Technically probably the most interesting project is Spain’s first real tram-train system between Cádiz via San Fernando to Chiclana, on the Atlantic coast. The level of technical complexity is high as half of the new line uses existing long-distance tracks of the Cádiz-Seville railway as far as to San Fernando where it branches off, crosses the old town center and continues on its own right of way to Chiclana. There is another stretch of shared single-tracks in the streets of Chiclana before the tram-train (“Tren-tram” in Spanish language) terminates at the new depot area east of the town. Seven vehicles especially designed to use both types of operations were supplied by CAF already 7 years ago. They comprise three modules and allow for access on high platforms at the railway installations, which include a tunnel section in the downtown of Cádiz as well as low floor entrance on the pure tramway section in San Fernando and Chiclana. The tram-train uses Iberian broad gauge of 1668 mm. Construction is almost complete but after years of budget-constraints, technical difficulties and miscoordination with the state railway operator RENFE/ADIF, inauguration is delayed by no less than eight years.

The EU administration is claiming back some EUR 99 million in subsidies provided under the precondition that the system would be up and running on time by 2017. Several waivers were granted but as the final deadline 31 March 2019 was missed again the administration of the EU-FEDER funds formally requested the repayment of the entire amount. The regional government in Seville is handling the issue which seems not easy to overcome. In the meantime, testing of the installations has started again in May 2019, and the official inauguration sometime next year (or even earlier) seems not totally unlikely anymore.

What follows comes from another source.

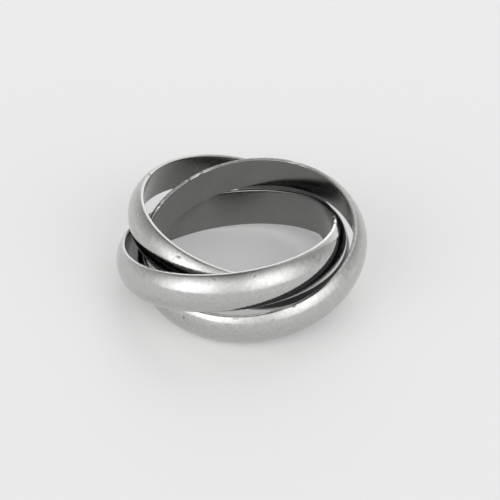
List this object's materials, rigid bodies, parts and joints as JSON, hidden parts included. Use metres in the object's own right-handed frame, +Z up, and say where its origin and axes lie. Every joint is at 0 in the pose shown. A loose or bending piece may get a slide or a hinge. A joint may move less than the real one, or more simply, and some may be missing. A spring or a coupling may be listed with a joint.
{
  "type": "rolling ring",
  "caption": "Interlinked plain domed bands, each loose in the others, which roll over a finger together; shown lying on a table.",
  "frame": {"origin": "on the table, below the middle of the box that holds all three bands as they lie", "axes": "+Z up from the table; +X to the right and +Y away from the viewer as the picture shows the ring"},
  "size_m": [0.0226, 0.024, 0.0084],
  "materials": {
    "left_band_steel": "polished to a soft shine and finely scratched by wear",
    "front_band_steel": "polished to a soft shine and finely scratched by wear",
    "outer_band_steel": "polished to a soft shine and finely scratched by wear"
  },
  "bodies": {
    "outer_band": {"outer_band": "outer_band_steel"},
    "left_band": {"left_band": "left_band_steel"},
    "front_band": {"front_band": "front_band_steel"}
  },
  "joints": [
    {"name": "left_band_turn", "type": "hinge", "parent": "outer_band", "child": "left_band", "pos_m": [-0.00019, 0.00155, 0.0039], "axis": [0.2257, 0.0255, 0.9739], "continuous": true},
    {"name": "front_band_turn", "type": "hinge", "parent": "outer_band", "child": "front_band", "pos_m": [-0.00091, -0.00173, 0.00418], "axis": [-0.1389, 0.216, 0.9664], "continuous": true}
  ]
}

Tram-Train interurban route between San Fernando and Chiclana | © Cadiz www.infraestructurasymobilidad.es

Interlaced track section on the pedestrian zone in downtown San Fernando | © Cadiz www.infraestructurasymobilidad.es

Impressions of the new infrastructure of the tram-train Cádiz-San Fernando-Chiclana, October 2019 | © Bernhard Kußmagk

Summary

With seven new independently operating systems in six different metropolitan areas built over the past 15 years, but just four of them operating on a total of 5 lines and 48 km, the benefits of the overall investments that easily exceed EUR 2 billion is remarkably low. Let’s hope for significant improvements in the near future – in the best interest of Spanish tax payers and the local population.